* [Exercise aim]: Write every line of the material out exactly as shown.
+---+
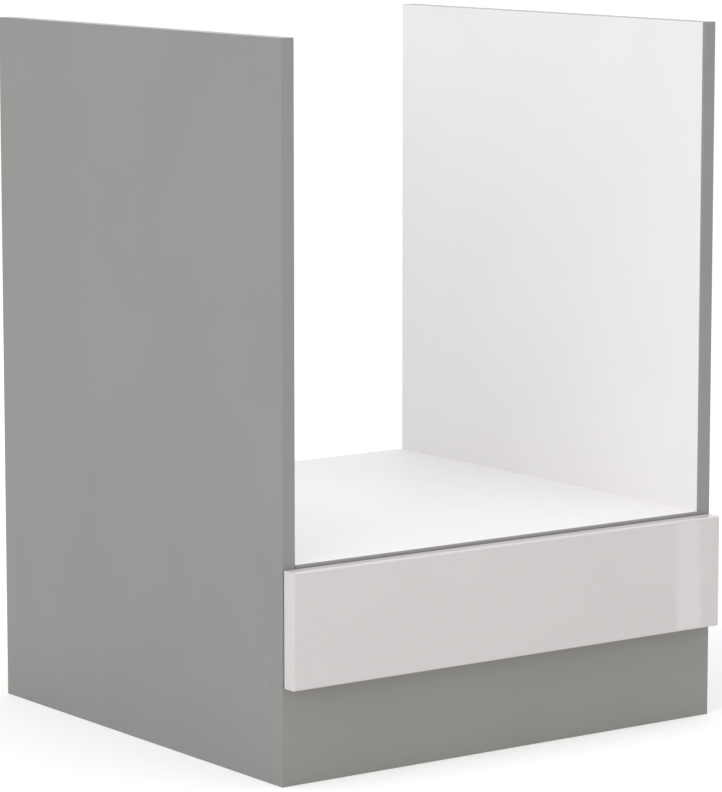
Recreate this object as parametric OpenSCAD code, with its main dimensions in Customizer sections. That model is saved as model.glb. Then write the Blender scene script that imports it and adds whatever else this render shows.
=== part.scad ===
// Built-under oven unit: two full-height side panels with an open niche for the oven between
// them, its shelf, and a low drawer on roller runners above a full-width plinth.
//
// Millimetres. X runs to the right, Y to the back and Z up. The origin is on the floor, under
// the middle of the whole unit, drawer front included. Parts that come as a left and a right
// one are drawn on the left and mirrored.

/* [Carcass] */
// Outer width of the unit
body_w = 600; // [480:10:900]
// Height of the side panels
body_h = 800; // [640:10:1000]
// Depth of the side panels with their front edging
side_depth = 570; // [440:10:720]
// Thickness of the carcass boards
board_t = 18; // [16:1:22]
// Thickness of the front edging, which is also the radius of its corners
edging_t = 2; // [1:0.5:3]

/* [Plinth] */
// Height of the plinth, and of the drawer bay's floor
plinth_h = 112; // [90:1:160]
// Thickness of the plinth board
plinth_t = 22; // [16:1:25]
// How far the plinth stands behind the side panels' front edges
plinth_setback = 0; // [0:0.5:8]

/* [Drawer bay] */
// Clear height between the bottom panel and the oven shelf
bay_h = 110; // [104:1:200]
// Thickness of the back panel
back_t = 3; // [3:1:5]
// Depth of the grooves that hold the back panel
groove_depth = 8; // [5:1:9]
// Distance from the side panels' back edges to the back panel
back_inset = 16; // [10:1:30]

/* [Drawer front] */
// Thickness of the drawer front
front_t = 19; // [16:1:22]
// Gap between the drawer front and the carcass
front_gap = 1; // [1:0.5:4]
// How far the drawer front stops short of the outer sides
front_reveal = 2; // [1:0.5:4]
// How far the shelf shows above the drawer front
shelf_reveal = 4; // [2:1:10]
// How far the drawer front hangs down in front of the plinth
plinth_overlap = 4; // [0:1:10]
// Radius of the drawer front's edges
front_r = 2; // [1:0.5:4]

/* [Drawer] */
// Height of the folded steel drawer sides
drawer_side_h = 86; // [70:1:92]
// Thickness of the drawer base and the drawer back
drawer_board_t = 16; // [12:1:18]
// Height of the drawer back above the base
drawer_back_h = 62; // [40:1:66]
// Thickness of the folded steel sheet
sheet_t = 1.2; // [1:0.1:1.5]
// Length of the drawer sides that stays in the cabinet when the drawer is fully out
length_held = 115; // [100:5:200]

/* [Runners] */
// Radius of the rear rollers, which run inside the cabinet runners
rear_roller_r = 10; // [8:0.5:11]
// Radius of the front rollers, which carry the drawer sides
front_roller_r = 11; // [9:0.5:11.5]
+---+
* [Complete answer]:
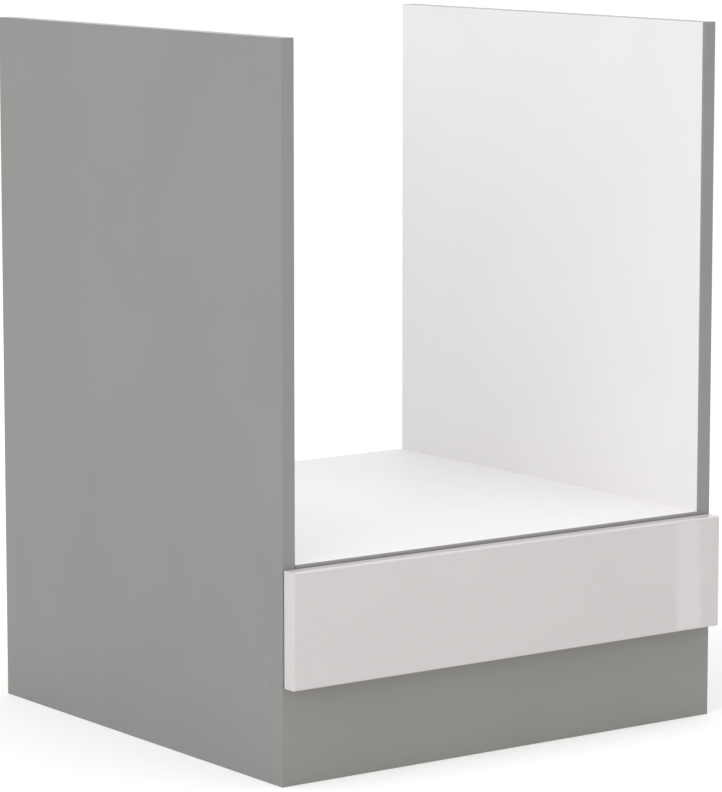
Recreate this object as parametric OpenSCAD code, with its main dimensions in Customizer sections. That model is saved as model.glb. Then write the Blender scene script that imports it and adds whatever else this render shows.
=== part.scad ===
// Built-under oven unit: two full-height side panels with an open niche for the oven between
// them, its shelf, and a low drawer on roller runners above a full-width plinth.
//
// Millimetres. X runs to the right, Y to the back and Z up. The origin is on the floor, under
// the middle of the whole unit, drawer front included. Parts that come as a left and a right
// one are drawn on the left and mirrored.

/* [Carcass] */
// Outer width of the unit
body_w = 600; // [480:10:900]
// Height of the side panels
body_h = 800; // [640:10:1000]
// Depth of the side panels with their front edging
side_depth = 570; // [440:10:720]
// Thickness of the carcass boards
board_t = 18; // [16:1:22]
// Thickness of the front edging, which is also the radius of its corners
edging_t = 2; // [1:0.5:3]

/* [Plinth] */
// Height of the plinth, and of the drawer bay's floor
plinth_h = 112; // [90:1:160]
// Thickness of the plinth board
plinth_t = 22; // [16:1:25]
// How far the plinth stands behind the side panels' front edges
plinth_setback = 0; // [0:0.5:8]

/* [Drawer bay] */
// Clear height between the bottom panel and the oven shelf
bay_h = 110; // [104:1:200]
// Thickness of the back panel
back_t = 3; // [3:1:5]
// Depth of the grooves that hold the back panel
groove_depth = 8; // [5:1:9]
// Distance from the side panels' back edges to the back panel
back_inset = 16; // [10:1:30]

/* [Drawer front] */
// Thickness of the drawer front
front_t = 19; // [16:1:22]
// Gap between the drawer front and the carcass
front_gap = 1; // [1:0.5:4]
// How far the drawer front stops short of the outer sides
front_reveal = 2; // [1:0.5:4]
// How far the shelf shows above the drawer front
shelf_reveal = 4; // [2:1:10]
// How far the drawer front hangs down in front of the plinth
plinth_overlap = 4; // [0:1:10]
// Radius of the drawer front's edges
front_r = 2; // [1:0.5:4]

/* [Drawer] */
// Height of the folded steel drawer sides
drawer_side_h = 86; // [70:1:92]
// Thickness of the drawer base and the drawer back
drawer_board_t = 16; // [12:1:18]
// Height of the drawer back above the base
drawer_back_h = 62; // [40:1:66]
// Thickness of the folded steel sheet
sheet_t = 1.2; // [1:0.1:1.5]
// Length of the drawer sides that stays in the cabinet when the drawer is fully out
length_held = 115; // [100:5:200]

/* [Runners] */
// Radius of the rear rollers, which run inside the cabinet runners
rear_roller_r = 10; // [8:0.5:11]
// Radius of the front rollers, which carry the drawer sides
front_roller_r = 11; // [9:0.5:11.5]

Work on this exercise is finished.